In the middle of two variations of olive-on-black Prestos sat the wildest shoe of 2016: a neon pink, highlighter yellow biomorphic ninja slipper. Suddenly, Nike was back in the headlines. The “Neon” Nike x ACRONYM Air Presto may just be the comeback story this year needed. Check out more about the shoe from this blog here.

 

5. Ronnie Fieg x A Bathing Ape Fiegsta “Sand” 

The connoisseur’s choice. While the rest of the world chased Yeezy Boosts and Nike MAG’s, two of the shoe game’s founding influences collaborated on the year’s most wearable luxury sneaker. To augment the launch of KITH NYC, his New York-based store-turned-brand’s first fashion collection, the legendary Ronnie Fieg partnered with Japanese streetwear hallmark A Bathing Ape on this handmade suede version of the latter’s celebrated “Bapesta” shoe.

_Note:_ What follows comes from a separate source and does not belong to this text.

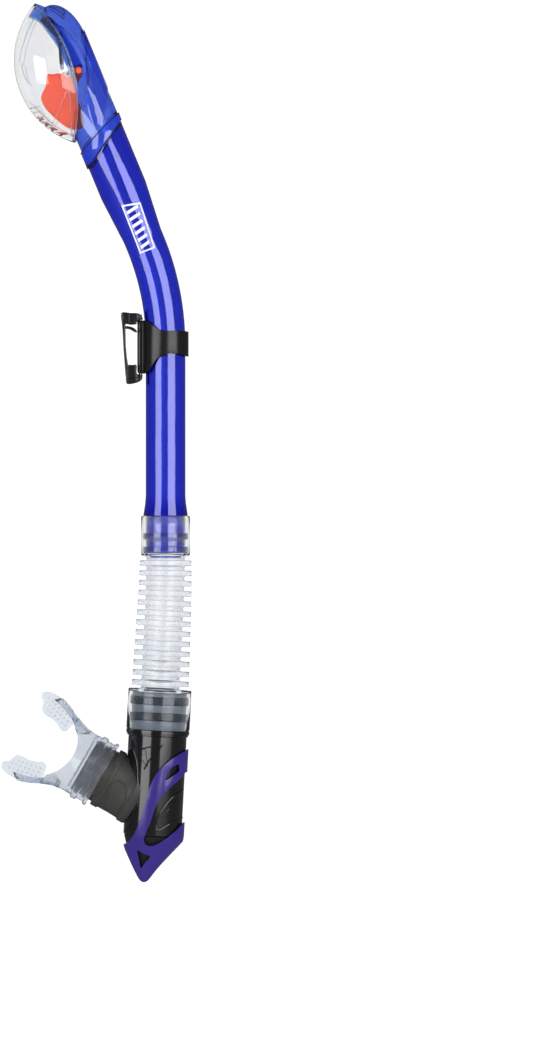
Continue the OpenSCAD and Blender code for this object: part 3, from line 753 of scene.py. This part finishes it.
chamber = lathe("black_chamber", [
    (13, -60.6), (14.6, -60.6), (15, -61), (15, -62.6), (15.7, -62.6), (16.1, -63), (16.1, -66.4),
    (15.7, -66.9), (15, -66.9), (15, -71.1), (15.7, -71.1), (16.1, -71.5), (16.1, -75),
    (15.7, -75.5), (15, -75.5), (15, CHAMBER_TOP), (17.1, CHAMBER_TOP), (17.4, CHAMBER_TOP - 0.3),
    (17.4, CHAMBER_TOP - 2), (16.9, CHAMBER_TOP - 2.3), (16.9, CHAMBER_TOP - 3),
    (16.5, CHAMBER_TOP - 3.4), (PURGE_R, CHAMBER_TOP - 3.5), (PURGE_R, PURGE_FOOT + 0.4),
    (PURGE_R - 0.4, PURGE_FOOT), (14, PURGE_FOOT), (14, CHAMBER_TOP - 4), (13, CHAMBER_TOP - 5)],
    steps=128)
port = lathe("port_hole", [(0, 0), (12.7, 0), (12.7, 40), (0, 40)], 64)
IN_PORT = IN_LOWER @ shift(0, 0, -122.2) @ tip(-63)
place(chamber, IN_LOWER)
place(port, IN_PORT)
carve(chamber, port)
neat(chamber)
lines = []
for side in (-1, 1):
    for width, line in (
            (0.3, [(-13.6, -90.4), (-9.6, -95.5), (-4.2, -100.6), (-6.1, -91.6), (-13.6, -90.4)]),
            (0.3, [(-14.4, -100.8), (-8.2, -91.2), (-3.1, -89.7)]),
            (0.35, [(3.1, -88.4), (0.4, -92.6), (-3.8, -97.3), (-6.2, -102.3)]),
            (0.4, [(15.5, -112.8), (13.4, -114.4), (10.9, -116.2), (8.2, -119), (5.9, -122.4),
                   (3.6, -126), (2.3, -129.4), (1.9, -132.4), (2.6, -134.8), (5, -134.4),
                   (10, -131), (15.8, -128.4)]),
            (0.25, [(15.4, -117.4), (12, -119.4), (9.2, -122.2), (7.4, -125.2), (6.9, -128.4)]),
            (0.45, [(-9.4, -107.6), (-8.9, -114), (-9.2, -120.6), (-10.6, -127.4),
                    (-12.6, -133.2), (-14.6, -136.4)]),
            (0.3, [(-12.4, -92.4), (-10.6, -97.4), (-9.6, -103), (-9.4, -107.6)])):
        path = line if len(line) < 6 else curve_through(line, 5)
        lines.append(wire("line", on_pipe(PURGE_R, path, side, 0.15), 1.25 * width,
                          matrix=IN_LOWER))
    lines.append(wire("panel_mark", on_pipe(PURGE_R, [(-9.7, -92.6), (-7.6, -94.6)], side, -0.2),
                      0.5, matrix=IN_LOWER))
chamber = joined("black_chamber", [chamber] + lines)
smooth(chamber, 35)
gloss_black = satin("gloss_black_plastic", (0.006, 0.006, 0.0065), 0.14, 0.3, 30, 0.02, coat=0.6)
wear(chamber, gloss_black)
# Painted light and shade on the neck: one slate plastic in two copies, a dark one on the ridges
# and a pale one between them, chosen by how far each face stands from the axis.
chamber.data.materials.append(satin("neck_slate_painted_shade", (0.012, 0.022, 0.035), 0.25))
chamber.data.materials.append(satin("neck_slate_painted_light", (0.16, 0.2, 0.25), 0.3))
for face in chamber.data.polygons:
    spot = IN_LOWER.inverted() @ face.center / MM
    if spot.z > CHAMBER_TOP:
        face.material_index = 1 if math.hypot(spot.x, spot.y) > 15.3 else 2
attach(chamber, "chamber")
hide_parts("purge_chamber")
wear(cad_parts["purge_seat"], satin("seat_plastic", (0.05, 0.05, 0.05), 0.4))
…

Dubbed the “Fiegsta” (for obvious reasons), the shoe launched in early September to critical acclaim, and more importantly, ravenous demand. To those in the know, the reason was obvious: Fieg is one of the world’s foremost sneaker designers; BAPE, perhaps the most influential streetwear brand in history. The two collaborating was a Voltron of cultural gods not seen since Murakami x Vuitton. Fans recognized the significance of Fieg’s work with BAPE, causing the shoe to sell out instantly even at a staggering $300 MSRP.